→ **Short problem**
Return verbatim everything from the first line through the line that contains "return np.stack([cx +", and stop there.

→ **Provided material**
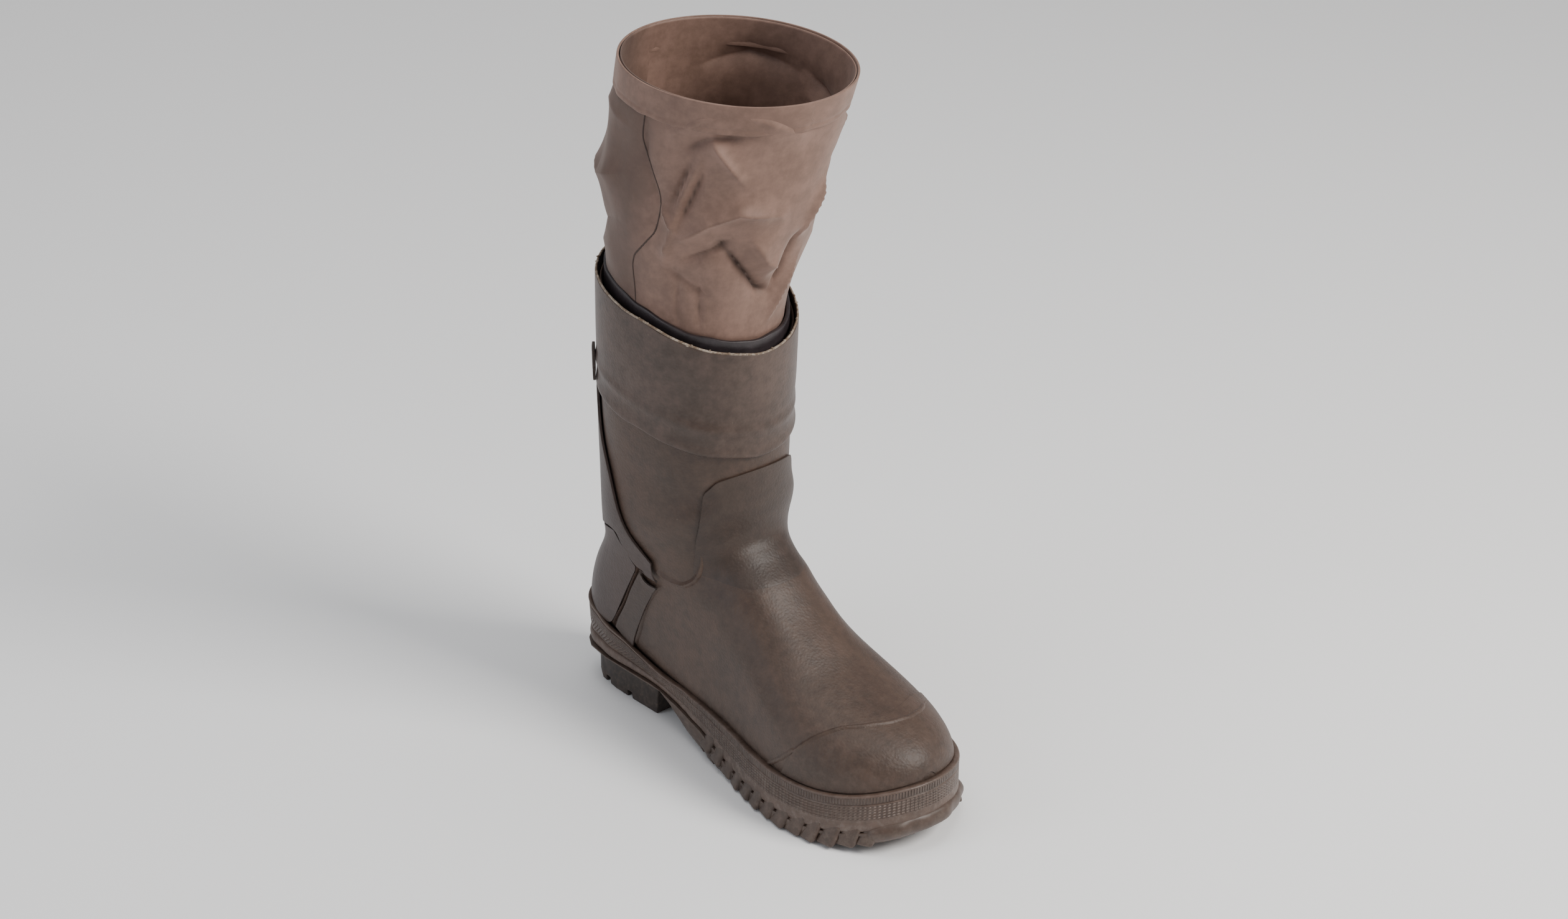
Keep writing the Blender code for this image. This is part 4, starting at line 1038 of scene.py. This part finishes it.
def legSections():
    # centre and half sizes of the leg at several heights, from its CAD node
    tree = nodeTree("leg")
    low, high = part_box("leg")
    rows = []
    for z in np.linspace(low.z + 0.5 * mm, high.z - 0.5 * mm, 30):
        spot = []
        for out in (Vector((0, 1, 0)), Vector((0, -1, 0)), Vector((1, 0, 0)), Vector((-1, 0, 0))):
            spot.append(tree.ray_cast(Vector((*legPlan["centre"], z)) + out * 0.2, -out)[0])
        back, front, right, left = spot
        middle = (0.5 * (back.y + front.y), 0.5 * (right.x + left.x))
        half = (0.5 * (back.y - front.y), 0.5 * (right.x - left.x))
        rows.append((z, middle[0], half[0], middle[1], half[1]))
    table = np.array(rows)
    for _ in range(4):
        table[1:-1, 1:] = 0.25 * table[:-2, 1:] + 0.5 * table[1:-1, 1:] + 0.25 * table[2:, 1:]
    return table


legTable = legSections()


def legForm(turn, z, lift=0.0):
    cy, deep, cx, wide = (np.interp(z, legTable[:, 0], legTable[:, k]) for k in (1, 2, 3, 4))
    across, along = np.sin(2 * math.pi * turn), np.cos(2 * math.pi * turn)
    # the outward direction of an oval
    outX, outY = across * deep, along * wide
    size = np.hypot(outX, outY)
    return np.stack([cx + wide * across + outX / size * lift, cy + deep * along + outY / size * lift, z], -1)


def foldLift(turn, z):
    # how far the cloth stands out, in metres, from the list of folds
    lift = np.zeros(len(turn))
    girth = legPlan["flat"][0]
    points = np.stack([turn * girth, z], 1)
    for width, height, line in legPlan["folds"]:
        for wrap in (-1.0, 0.0, 1.0):
            path = [((t + wrap) * girth, h * mm) for t, h in line]
            gap, along = nearLine(points, path)
            fade = np.clip(np.minimum(along, 1 - along) / 0.30, 0, 1)
            fade = 0.25 + 0.75 * fade * fade * (3 - 2 * fade)
            shape = np.exp(-np.abs(gap / (0.85 * width * mm)) ** 1.05)
            lift += legPlan["strength"] * height * mm * shape * fade
    slow = 0.5 * mm * np.sin(2 * math.pi * turn * 5 + z * 60)
    lift += slow + 0.35 * mm * np.sin(2 * math.pi * turn * 9 - z * 95)
    calm = np.clip((z - 292 * mm) / (24 * mm), 0, 1)
    top = np.clip((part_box("leg")[1].z - z) / (22 * mm), 0.15, 1)
    full = 2.7 * mm * np.clip((430 * mm - z) / (100 * mm), 0, 1)
    return lift * calm * top + full


def makeLeg():
    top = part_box("leg")[1].z
    around, rows = legPlan["around"], legPlan["rows"]
    bm = bmesh.new()
    bmesh.ops.create_grid(bm, x_segments=around, y_segments=rows, size=0.5)
    cloth = bm.loops.layers.uv.new("cloth")
    flat = np.array([v.co[:] for v in bm.verts])
    turn = flat[:, 0] + 0.5
    z = legPlan["bottom"] + (flat[:, 1] + 0.5) * (top - 1 * mm - legPlan["bottom"])
    lift = foldLift(turn % 1.0, z)
    setPoints(bm, legForm(turn, z, lift))
    bm.verts.index_update()
    # painted shade kept in the fold attribute: darker in the folds' troughs, and darker on the side behind
    # the inner seam, which faces away from the key light
    shade = bm.verts.layers.float.new("fold")
    shadeBehindSeam = np.clip((turn - 0.715) / 0.05, 0, 1) * np.clip((1.0 - turn) / 0.06, 0, 1)
    for vert, value, shadeBehind in zip(bm.verts, lift, shadeBehindSeam):
        vert[shade] = min(max(-0.1 - value / (5 * mm), 0), 1) + 1.0 * shadeBehind
    for face in bm.faces:
        for loop in face.loops:
            i = loop.vert.index
            loop[cloth].uv = (turn[i] * legPlan["flat"][0], z[i])
    bmesh.ops.remove_doubles(bm, verts=bm.verts, dist=0.02 * mm)
    bmesh.ops.recalc_face_normals(bm, faces=bm.faces)
    piece = finishPiece(bm, "legCloth", legCloth, ["leg"], sharp=0)
    wall = piece.modifiers.new("thickness", "SOLIDIFY")
    wall.thickness = 0.7 * mm
    wall.offset = -1.0
    return piece


leg = makeLeg()
legTree = joinedTree([leg])


def legPath(points):
    path = []
    for turn, height in points:
        place = np.array([turn]), np.array([height * mm])
        path.append(tuple(legForm(*place, foldLift(*place))[0] / mm))
    return path


def clothMap(piece):
    # the strips take their weave from their place: round the leg and up it
    layer = piece.data.uv_layers.new(name="cloth")
    for loop in piece.data.loops:
        x, y, z = piece.data.vertices[loop.vertex_index].co
        layer.data[loop.index].uv = (math.atan2(x, y - legPlan["centre"][1]) * legPlan["radius"], z)


seamProfile = [-0.1, 0.35, 0.45, 0.35, -0.1]
for seamName, key in (("legSeamInner", "innerSeam"), ("legSeamOuter", "outerSeam")):
    seamPath = legPath(legPlan[key])
    surfaceStrip(seamName, legTree, seamPath, 1.3, seamProfile, seamThread, 0.3)


def makeHem():
    bm = roundedCopy("leg_hem", 0.5 * mm, 3)
    points, normals = meshPoints(bm)
    hemX, hemY = legPlan["hemCentre"]
    turn = np.arctan2(points[:, 0] - hemX, points[:, 1] - hemY) / (2 * math.pi) % 1.0
    low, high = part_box("leg_hem")
    share = (points[:, 2] - low.z) / (high.z - low.z)
    sew = np.exp(-((share - 0.18) / 0.05) ** 2) * (0.7 + 0.3 * np.sin(2 * math.pi * turn * 120))
    pucker = 0.5 * np.sin(2 * math.pi * turn * 17 + 1) + 0.35 * np.sin(2 * math.pi * turn * 29)
    points += normals * ((-0.45 * sew + 0.35 * pucker * (1 - share)) * mm)[:, None]
    setPoints(bm, points)
    piece = finishPiece(bm, "legHem", legCloth, ["leg_hem"], sharp=0)
    clothMap(piece)
    return piece


hem = makeHem()
print("leg made")

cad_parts["insole"].data.materials.clear()
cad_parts["insole"].data.materials.append(feltLining)


# Floor, light and camera

def makeFloor():
    bm = bmesh.new()
    bmesh.ops.create_grid(bm, x_segments=2, y_segments=2, size=6.0)
    mesh = bpy.data.meshes.new("floor")
    bm.to_mesh(mesh)
    bm.free()
    floor = bpy.data.objects.new("floor", mesh)
    bpy.context.scene.collection.objects.link(floor)
    made, tree, shader = startMaterial("paleFloor")
    setInputs(tree, shader, {"Base Color": (0.93, 0.93, 0.93, 1), "Roughness": 0.85})
    mesh.materials.append(made)


def areaLight(name, place, target, size, power, colour=(1, 1, 1)):
    data = bpy.data.lights.new(name, "AREA")
    data.shape = "RECTANGLE"
    data.size, data.size_y = size
    data.energy = power
    data.color = colour
    light = bpy.data.objects.new(name, data)
    light.location = place
    light.rotation_mode = "QUATERNION"
    light.rotation_quaternion = (Vector(target) - Vector(place)).to_track_quat("-Z", "Y")
    bpy.context.scene.collection.objects.link(light)


makeFloor()
world = bpy.data.worlds.new("studio")
world.use_nodes = True
world.node_tree.nodes["Background"].inputs["Color"].default_value = (0.98, 0.98, 1.0, 1)
world.node_tree.nodes["Background"].inputs["Strength"].default_value = 0.34
bpy.context.scene.world = world
areaLight("keyLight", (0.7, -1.7, 1.7), (0, -0.1, 0.2), (1.0, 1.0), 60, (1.0, 0.97, 0.93))
areaLight("sideLight", (-2.0, 0.4, 0.9), (0, -0.05, 0.2), (1.0, 1.6), 11, (0.86, 0.91, 1.0))
areaLight("topLight", (-0.2, 0.2, 2.4), (0, -0.1, 0.2), (1.8, 1.8), 22)

cameraPlan = {
    "azimuth": 41.34, "elevation": 28.87, "roll": 2.48, "distance": 2.662, "up": 0.093, "aside": -0.0075,
    "lens": 90.0, "aim": (0.006, -0.118, 0.212),
}


def sidesOf(back, roll):
    # the picture's right and up directions for a camera that looks along minus back
    level = Vector((0, 0, 1)).cross(back).normalized()
    rise = back.cross(level)
    return level * math.cos(roll) + rise * math.sin(roll), rise * math.cos(roll) - level * math.sin(roll)


def makeCamera():
    # stands where a camera fit puts the photo's camera, and turns to take in the whole boot
    azimuth, elevation, roll = (math.radians(cameraPlan[k]) for k in ("azimuth", "elevation", "roll"))
    flat = math.cos(elevation)
    back = Vector((-math.sin(azimuth) * flat, -math.cos(azimuth) * flat, math.sin(elevation)))
    right, up = sidesOf(back, roll)
    place = back * cameraPlan["distance"] + up * cameraPlan["up"] + right * cameraPlan["aside"]
    back = (place - Vector(cameraPlan["aim"])).normalized()
    right, up = sidesOf(back, roll)
    data = bpy.data.cameras.new("photoCamera")
    data.lens = cameraPlan["lens"]
    camera = bpy.data.objects.new("photoCamera", data)
    bpy.context.scene.collection.objects.link(camera)
    camera.matrix_world = Matrix((
        (right.x, up.x, back.x, place.x),
        (right.y, up.y, back.y, place.y),
        (right.z, up.z, back.z, place.z),
        (0, 0, 0, 1),
    ))
    bpy.context.scene.camera = camera


makeCamera()
print("floor, lights and camera made")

→ **Solution for this task**
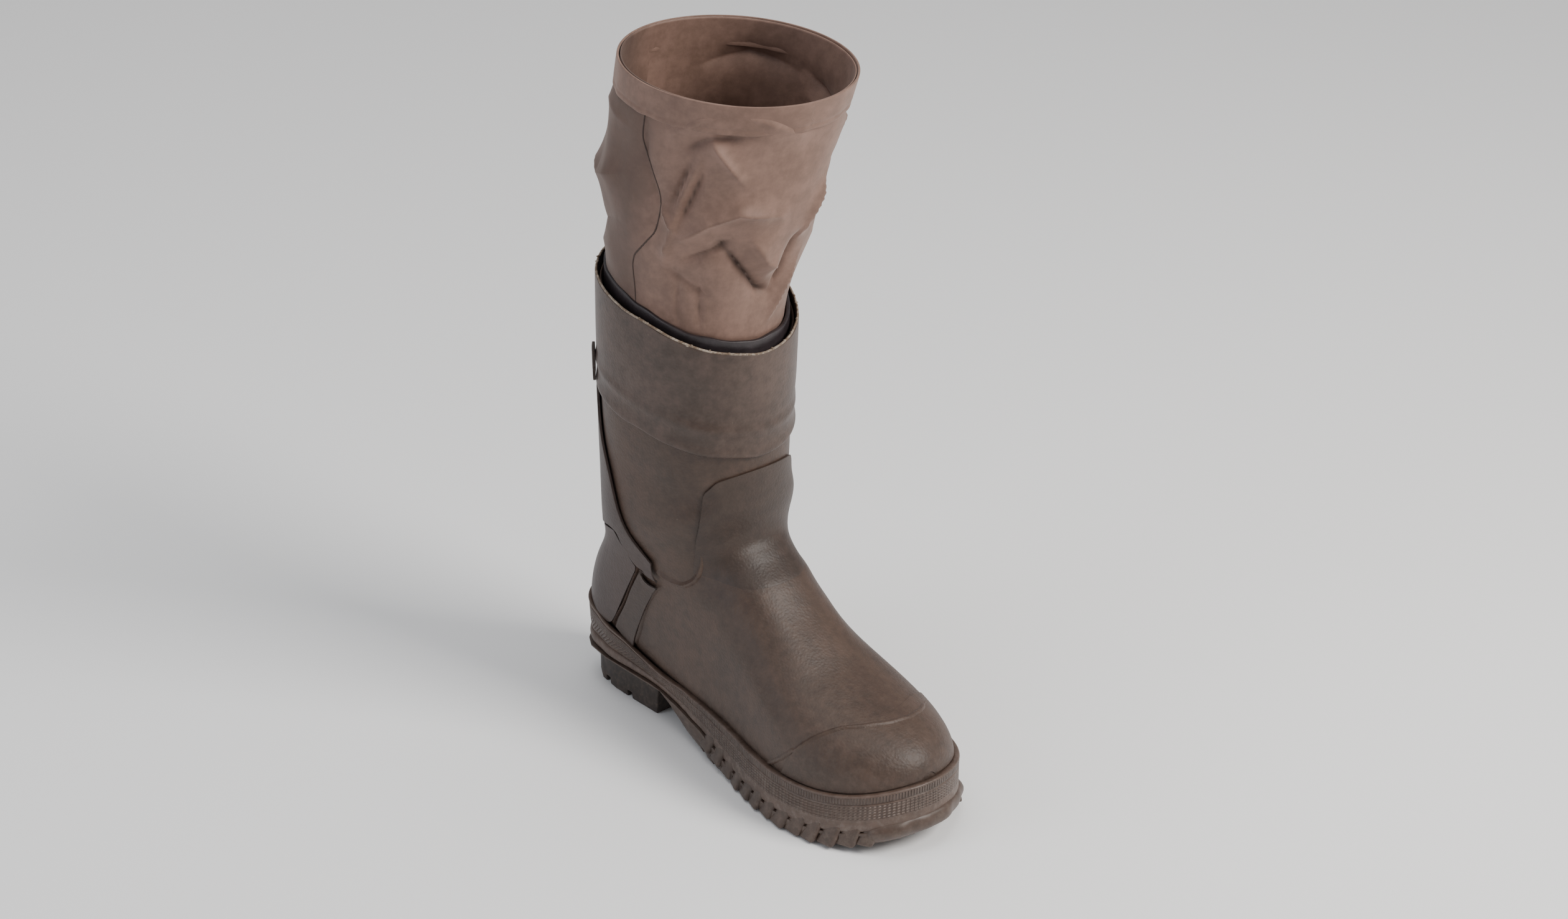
Keep writing the Blender code for this image. This is part 4, starting at line 1038 of scene.py. This part finishes it.
def legSections():
    # centre and half sizes of the leg at several heights, from its CAD node
    tree = nodeTree("leg")
    low, high = part_box("leg")
    rows = []
    for z in np.linspace(low.z + 0.5 * mm, high.z - 0.5 * mm, 30):
        spot = []
        for out in (Vector((0, 1, 0)), Vector((0, -1, 0)), Vector((1, 0, 0)), Vector((-1, 0, 0))):
            spot.append(tree.ray_cast(Vector((*legPlan["centre"], z)) + out * 0.2, -out)[0])
        back, front, right, left = spot
        middle = (0.5 * (back.y + front.y), 0.5 * (right.x + left.x))
        half = (0.5 * (back.y - front.y), 0.5 * (right.x - left.x))
        rows.append((z, middle[0], half[0], middle[1], half[1]))
    table = np.array(rows)
    for _ in range(4):
        table[1:-1, 1:] = 0.25 * table[:-2, 1:] + 0.5 * table[1:-1, 1:] + 0.25 * table[2:, 1:]
    return table


legTable = legSections()


def legForm(turn, z, lift=0.0):
    cy, deep, cx, wide = (np.interp(z, legTable[:, 0], legTable[:, k]) for k in (1, 2, 3, 4))
    across, along = np.sin(2 * math.pi * turn), np.cos(2 * math.pi * turn)
    # the outward direction of an oval
    outX, outY = across * deep, along * wide
    size = np.hypot(outX, outY)
    return np.stack([cx + wide * across + outX / size * lift, cy + deep * along + outY / size * lift, z], -1)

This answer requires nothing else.